Benefit #2: Stronger Adoption

To be successful, EA programs need to involve the business. The tool, therefore, needs to be intuitive and user-friendly. This is especially true for business users who don’t have time to learn a new tool. Additionally, advanced collaborative features are essential to share comments, ideas, and points of view with various stakeholders in the organization and ensure alignment between teams. For example, review notes with embedded discussions enable users to speed up the creation of deliverables while collaborative workflows help validate content. A full web platform is essential to such adoption and collaboration.

 

Benefit #3: Demonstrable results

Traditional EA tools mainly focus on creating diagrams but don’t provide sufficient dashboards and reports. Data needs to be smartly consolidated for easy consumption by top management.
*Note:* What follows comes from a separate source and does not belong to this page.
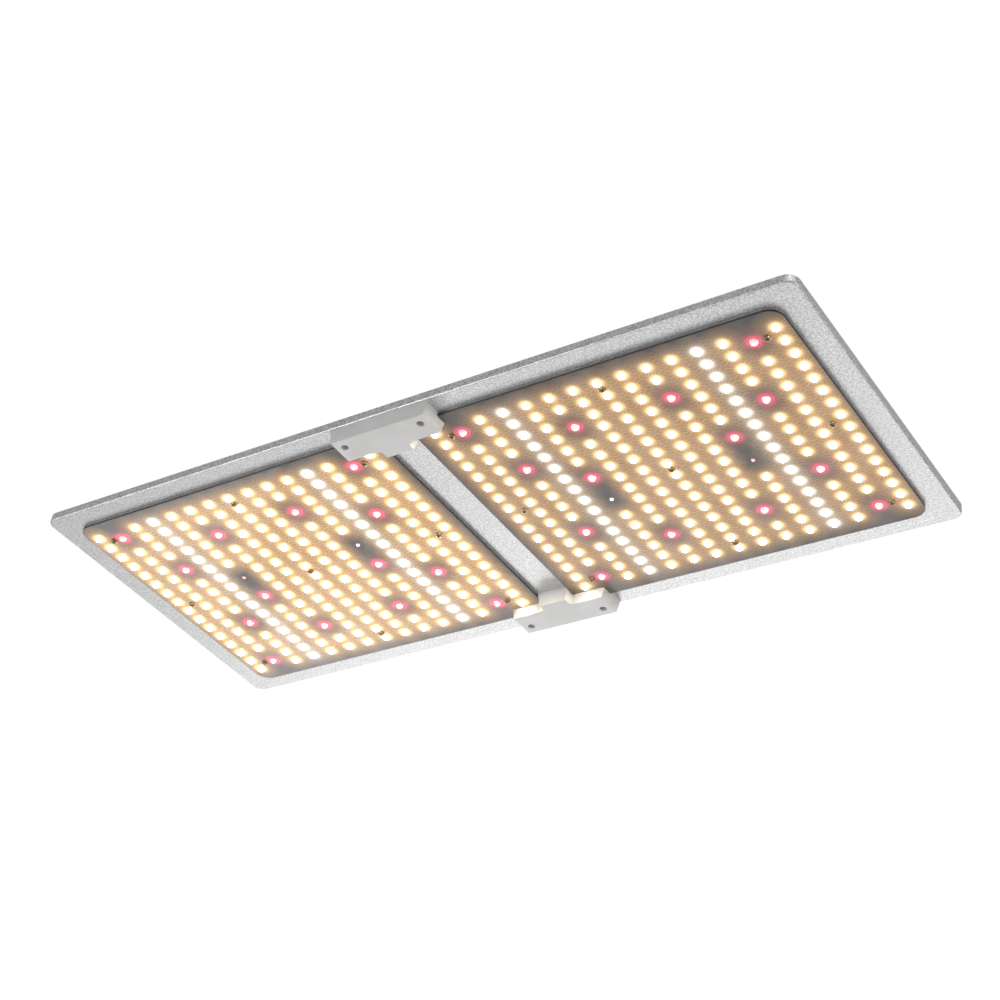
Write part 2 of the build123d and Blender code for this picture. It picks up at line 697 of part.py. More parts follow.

This requires a sophisticated metamodel and modern looking, user-configurable reports, which provide holistic insights to support decision making. A business-outcome-driven EA tool includes out-of-the-box reports and advanced dashboards that are easy to use and easy to share enabling enterprise architects to demonstrate tangible results to the C-Suite.

 

Benefit #4: Easy-to-understand practical methodology

Many traditional EA tools rely on lengthy, academical frameworks that can potentially discourage even the most determined enterprise architects. A business-outcome-driven enterprise architecture starts with simple use cases to create a baseline such as IT inventory and then expands to other use cases that provide more value to the organization such as application rationalization or strategic planning. The more enterprise architects embrace new use cases, the more their influence grows inside their organization. With a methodology that integrates practical considerations, enterprise architects make sure to get tangible results in a short period of time and demonstrate increased value to the business, step by step.

 

A business-outcome-driven EA tool relies on key features including an automated data population with open APIs and out-of-the-box integrations, a simple UX with extensive collaborative features, advanced dashboards, and value-added use-cases. This approach offers several benefits including faster time-to-value, stronger adoption, demonstrable results, and an easy-to-understand practical methodology. It enables organizations to efficiently tackle business transformation challenges while improving business-IT alignment, rationalizing their application portfolio, and reducing risk.